- Blog Post
- Blog posts represent the views of CFR fellows and staff and not those of CFR, which takes no institutional positions.
By law, the State Department is required to release reports on the human rights situation in every country on February 25 of each year. Those voluminous reports are often a bit late, by a few days or a few weeks. In the George W. Bush years, a delay of a few days or a week was as I recall it common.
But the reports this year are now 115 days late and counting. Sen. Ted Cruz is proposing to fine the State Department, ie dock its budget, for every day of further delay, to force action. Why the delay? The Department says Secretary Kerry must preside over the release, to elevate the reports. Here’s the quote: "“The Secretary’s participation in the rollout, even if it must be delayed by his travel, elevates the report. The Secretary has needed to travel abroad for extended periods, often on short notice, during the past three months to address a variety of pressing foreign policy concerns.”
Sounds lame to me: Kerry has not had 15 minutes between February 25 and today to do this (even before his biking accident)? Come on. A list of all the unimportant or even nonsensical events over which Kerry has presided since February 25th would be as long as your arm.
Persons with a more suspicious (or perhaps more realistic) bent of mind have a different explanation: Iran. That is, the Obama administration does not wish to make public an honest report on human rights abuses in Iran before the nuclear deal is done. The continuing delay makes that explanation more and more persuasive.
The argument that this is so important to Mr. Obama and Mr. Kerry that Kerry and only Kerry must preside strikes me as nonsense. Neither man has paid much attention to human rights while in office, human rights budgets are declining, and human rights advocates write constantly about the diminishing U.S. interest in the subject. In fact the reports speak for themselves and any high State Department official could preside over a little ceremony releasing them. If the topic were so important to Secretary Kerry he would not be delaying the release by just short of four months. He could ask National Security Adviser Susan Rice over to dress up the press conference, or Joe Biden. Or let the Deputy Secretary of State do it, noting that the bicycle accident removed Kerry from the scene.

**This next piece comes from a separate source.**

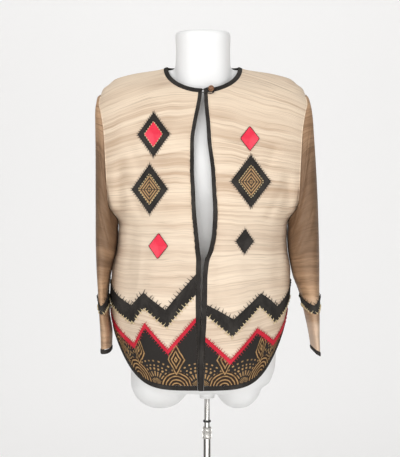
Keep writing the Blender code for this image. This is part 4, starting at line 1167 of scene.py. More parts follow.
def turned_wood(name, base, grain_colour):
    """Dark polished wood with a swirled grain."""
    finish = Finish(name)
    centre = [-c for c in button_centre()]
    place = finish.moved(finish.place(), tuple(centre))
    x, y, z = finish.parts(place)
    warp = finish.noise(place, (160, 160, 160), 2.0)
    turn = x.math("ARCTAN2", z, x)
    out = (x * x + z * z).math("SQRT", x * x + z * z)
    swirl = (turn * 2 + out * 1500 + warp * 5).math("SINE", turn * 2 + out * 1500 + warp * 5)
    fine = finish.noise(place, (500, 500, 2200), 3.0)
    tone = finish.mix(finish.between(swirl, -0.2, 0.9) * 0.65 + fine * 0.25, base, grain_colour)
    finish.set(Base_Color=tone, Roughness=0.28 + fine * 0.15, Normal=finish.bump(swirl, 0.0004, 0.5))
    return finish.material


def moulded_plastic(name, base, shade):
    """Off-white moulded plastic, faintly uneven, with soft gloss."""
    finish = Finish(name)
    place = finish.place()
    cloudy = finish.noise(place, (7, 7, 5), 3.0)
    grain = finish.noise(place, (420, 420, 420), 2.0)
    scuffs = finish.noise(place, (40, 40, 9), 4.0, 0.7)
    tone = finish.mix(finish.between(cloudy, 0.35, 0.70) * 0.6 + finish.between(scuffs, 0.62, 0.80) * 0.3, base, shade)
    finish.set(Base_Color=tone, Roughness=0.34 + scuffs * 0.16, Normal=finish.bump(grain, 0.0002, 0.25))
    return finish.material


def bright_steel(name, base, roughness, brushed=(60, 60, 900)):
    """Chrome-plated steel with faint drawn lines and finger marks."""
    finish = Finish(name)
    place = finish.place()
    drawn = finish.noise(place, brushed, 2.0)
    smears = finish.noise(place, (35, 35, 20), 4.0, 0.65)
    tone = finish.mix(finish.between(smears, 0.50, 0.75) * 0.25, base, (0.46, 0.46, 0.46, 1.0))
    rough = roughness + finish.between(smears, 0.45, 0.70) * 0.10 + drawn * 0.05
    finish.set(Base_Color=tone, Roughness=rough, Normal=finish.bump(drawn, 0.00005, 0.2))
    finish.set(Metallic=1.0)
    return finish.material


def moulded_rubber(name, base):
    """Matt black rubber with a fine grain and a dusty bloom."""
    finish = Finish(name)
    place = finish.place()
    grain = finish.noise(place, (900, 900, 900), 2.0)
    bloom = finish.noise(place, (90, 90, 90), 3.0)
    tone = finish.mix(finish.between(bloom, 0.45, 0.70) * 0.5, base, (0.07, 0.068, 0.066, 1.0))
    finish.set(Base_Color=tone, Roughness=0.55 + grain * 0.2, Normal=finish.bump(grain, 0.0002, 0.4))
    return finish.material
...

There are two likely explanations for the delay and they are not inconsistent. The administration (a) isn’t all that interested in the reports except (b) to the extent that they could be used against the Iran deal, by reminding people in Congress of the nature of the evil regime in Tehran. So, here we are: the longest delay in releasing the human rights reports ever, and by very far. Who said the Obama administration wasn’t making history?